While it's rare for the enterprise community to completely depart from the public cloud, manyare withdrawing certain elements and re-evaluating their reliance on cloud services.

This movement is known as cloud or workload repatriation and involves migrating workloads or applications away from public cloud infrastructure to on-premises solutions or alternative cloud providers.

The trend appears to be a small step back from the dominance of the major cloud service providers (CSPs), rather than an indictment of the cloud itself. It also appears to be a response to the ongoing debate and challenges around CSP lock-in and cloud concentration risk, which has prompted many enterprises to consider a multi-cloud approach.

A recent survey by analyst group 451 Research revealed that a striking 54% of enterprises had shifted workloads or data away from the public cloud in the past year, with 36% moving both data and applications. Although only 4% had entirely abandoned the public cloud, nearly a third (27%) had relocated between a quarter and half of all their cloud-based deployments (26%-50%).

A number of concerns fuelled this change, including persistent worries about security and data sovereignty, and concerns around overspending on public cloud services.

One US organisation publicly shared that relocating selected workloads from their chosen CSP had slashed their cloud expenditure by 60%. This  decision reduced their bill from $180,000 per month to under $80,000, with an anticipated $10 million savings over the next decade.

Nevertheless, just as it is often unwise to advocate for an all-encompassing 'cloud' strategy, it is equally short-sighted to reject the cloud entirely.

Determining the optimal destination for workloads should be a nuanced, case-by-case decision. Many workloads are still better suited for deployment on cloud infrastructure, especially start-ups or applications characterised by modest volumes and unpredictable growth.

When operations scale up or there's a predictable growth trajectory, deployment choices require more consideration. After conducting a structured price comparison, it may become apparent that specific workloads remain consistent and well-suited for in-house management.

Crafting the right stack for optimal hybrid workload deployment is important for business success.

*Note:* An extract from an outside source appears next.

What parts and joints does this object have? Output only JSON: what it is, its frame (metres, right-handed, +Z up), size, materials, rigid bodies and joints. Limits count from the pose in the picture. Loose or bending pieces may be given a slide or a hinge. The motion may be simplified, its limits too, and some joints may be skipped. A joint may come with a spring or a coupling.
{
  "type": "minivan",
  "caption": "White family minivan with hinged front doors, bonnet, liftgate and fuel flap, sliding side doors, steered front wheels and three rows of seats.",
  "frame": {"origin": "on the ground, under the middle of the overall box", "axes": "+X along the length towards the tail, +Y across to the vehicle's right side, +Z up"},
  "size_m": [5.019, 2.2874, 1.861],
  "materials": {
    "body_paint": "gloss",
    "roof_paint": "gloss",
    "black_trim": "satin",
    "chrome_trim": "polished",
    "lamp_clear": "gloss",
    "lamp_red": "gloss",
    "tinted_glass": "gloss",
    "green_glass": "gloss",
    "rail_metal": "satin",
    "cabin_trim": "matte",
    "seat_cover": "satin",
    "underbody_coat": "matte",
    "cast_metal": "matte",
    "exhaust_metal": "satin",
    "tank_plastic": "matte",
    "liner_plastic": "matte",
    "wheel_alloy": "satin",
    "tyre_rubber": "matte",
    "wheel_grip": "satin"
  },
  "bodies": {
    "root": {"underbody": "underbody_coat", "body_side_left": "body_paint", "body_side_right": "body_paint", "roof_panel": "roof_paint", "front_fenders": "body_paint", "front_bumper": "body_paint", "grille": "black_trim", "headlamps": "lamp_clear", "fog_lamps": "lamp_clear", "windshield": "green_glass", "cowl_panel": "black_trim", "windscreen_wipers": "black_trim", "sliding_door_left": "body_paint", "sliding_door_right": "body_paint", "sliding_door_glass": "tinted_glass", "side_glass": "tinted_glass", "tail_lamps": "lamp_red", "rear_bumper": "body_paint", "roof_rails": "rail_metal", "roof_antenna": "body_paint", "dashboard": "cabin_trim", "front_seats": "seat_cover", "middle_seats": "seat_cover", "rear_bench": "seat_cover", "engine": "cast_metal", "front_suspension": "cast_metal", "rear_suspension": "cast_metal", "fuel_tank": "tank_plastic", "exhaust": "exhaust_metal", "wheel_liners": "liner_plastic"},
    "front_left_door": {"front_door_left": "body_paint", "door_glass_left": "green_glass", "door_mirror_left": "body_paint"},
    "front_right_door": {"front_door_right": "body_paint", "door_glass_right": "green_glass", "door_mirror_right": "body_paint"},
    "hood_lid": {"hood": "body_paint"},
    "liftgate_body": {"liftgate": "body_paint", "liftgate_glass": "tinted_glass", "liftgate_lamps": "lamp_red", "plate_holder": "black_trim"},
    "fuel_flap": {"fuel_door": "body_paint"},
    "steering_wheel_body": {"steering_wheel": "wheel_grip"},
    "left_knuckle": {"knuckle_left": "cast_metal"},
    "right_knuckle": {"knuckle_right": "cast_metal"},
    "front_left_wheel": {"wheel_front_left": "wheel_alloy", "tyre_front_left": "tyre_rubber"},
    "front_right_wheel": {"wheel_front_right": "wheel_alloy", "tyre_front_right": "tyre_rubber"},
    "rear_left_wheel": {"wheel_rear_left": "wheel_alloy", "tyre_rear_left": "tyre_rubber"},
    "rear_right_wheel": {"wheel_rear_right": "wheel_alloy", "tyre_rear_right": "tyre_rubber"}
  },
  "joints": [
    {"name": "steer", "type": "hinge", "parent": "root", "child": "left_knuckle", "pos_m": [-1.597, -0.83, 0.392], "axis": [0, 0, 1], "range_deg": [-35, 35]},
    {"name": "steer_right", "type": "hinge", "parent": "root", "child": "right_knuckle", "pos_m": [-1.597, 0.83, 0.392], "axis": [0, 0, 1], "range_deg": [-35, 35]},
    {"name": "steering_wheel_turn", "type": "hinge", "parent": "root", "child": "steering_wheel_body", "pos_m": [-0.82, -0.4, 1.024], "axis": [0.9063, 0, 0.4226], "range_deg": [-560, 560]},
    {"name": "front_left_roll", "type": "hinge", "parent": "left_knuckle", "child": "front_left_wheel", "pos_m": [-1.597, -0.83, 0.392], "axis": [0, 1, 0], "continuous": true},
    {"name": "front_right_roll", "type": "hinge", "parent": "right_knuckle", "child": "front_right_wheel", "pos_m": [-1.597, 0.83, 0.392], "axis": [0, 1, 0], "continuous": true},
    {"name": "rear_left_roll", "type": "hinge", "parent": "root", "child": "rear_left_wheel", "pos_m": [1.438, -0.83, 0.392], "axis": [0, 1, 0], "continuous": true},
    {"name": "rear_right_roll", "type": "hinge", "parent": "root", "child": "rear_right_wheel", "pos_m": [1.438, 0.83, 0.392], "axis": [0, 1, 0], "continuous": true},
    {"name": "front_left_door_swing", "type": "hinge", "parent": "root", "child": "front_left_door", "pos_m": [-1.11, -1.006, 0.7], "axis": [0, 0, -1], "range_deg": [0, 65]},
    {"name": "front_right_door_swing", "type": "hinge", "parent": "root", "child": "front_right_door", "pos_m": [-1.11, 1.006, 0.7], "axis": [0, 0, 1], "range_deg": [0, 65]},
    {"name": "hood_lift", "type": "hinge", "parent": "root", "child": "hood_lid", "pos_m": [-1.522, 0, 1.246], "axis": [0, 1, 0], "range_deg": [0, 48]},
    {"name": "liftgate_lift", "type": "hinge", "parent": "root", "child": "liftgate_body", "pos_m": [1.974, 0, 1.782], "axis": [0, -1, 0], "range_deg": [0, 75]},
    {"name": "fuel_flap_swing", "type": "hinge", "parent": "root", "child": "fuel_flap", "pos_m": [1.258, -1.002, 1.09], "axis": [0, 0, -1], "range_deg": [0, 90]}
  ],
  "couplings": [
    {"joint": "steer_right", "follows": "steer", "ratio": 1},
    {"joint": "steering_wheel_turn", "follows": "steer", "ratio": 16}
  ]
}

Perhaps now is the time for a paradigm shift. Instead of fixating on 'on-prem first' or 'cloud first', a 'hybrid-first' approach is likely to be the sensible way forward.

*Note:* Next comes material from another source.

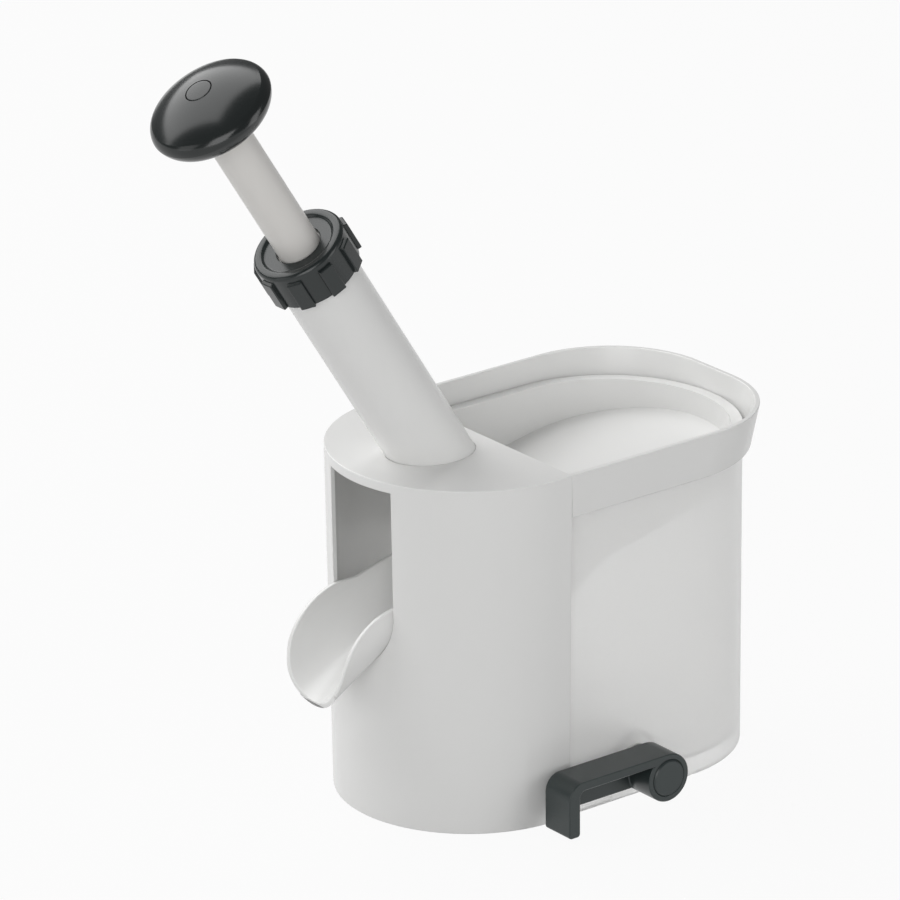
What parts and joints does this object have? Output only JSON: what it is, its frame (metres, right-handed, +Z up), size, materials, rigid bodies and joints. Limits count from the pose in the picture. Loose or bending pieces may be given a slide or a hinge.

New CSP relationships are on the horizon

This new-found flexibility may be advantageous, but making poor initial decisions could inhibit easy bidirectional migration of workloads between on-premise and the cloud.

Having the ability to seamlessly repatriate data or workload from an expensive cloud is important. As is the opportunity to transfer data centre-hosted applications to a Cloud Service Provider if that avenue becomes a better choice in the future.

Selecting an inadequate database could severely curtail business growth by limiting scalability. Choosing a database that locks your organisation into a single deployment choice is similarly a risky move.

Using a proprietary cloud database for a cloud application could make it nearly impossible to transition to an alternative environment, whether private cloud or otherwise.

A 'hybrid-first' strategy solves several challenges for organisations that are able to manage a data centre. However, ensuring that replication of necessary functionalities is possible, regardless of the chosen environment, remains crucial.

There is now a solution that spans both on-premises and cloud environments— scalable, open-source PostgreSQL, such as YugabyteDB, can seamlessly adapt to meet the varying data needs of businesses.

Today's business landscape demands increased IT flexibility and the adoption of the most suitable tools to attain optimal results. This makes an extensive exploration of cloud repatriation long overdue.

It's a timely reminder that companies should avoid committing to proprietary systems when possible, as it's likely to be expensive and time consuming to migrate away from this when business needs evolve. Ultimately, keeping all your IT options open, including your database strategy, makes more business sense.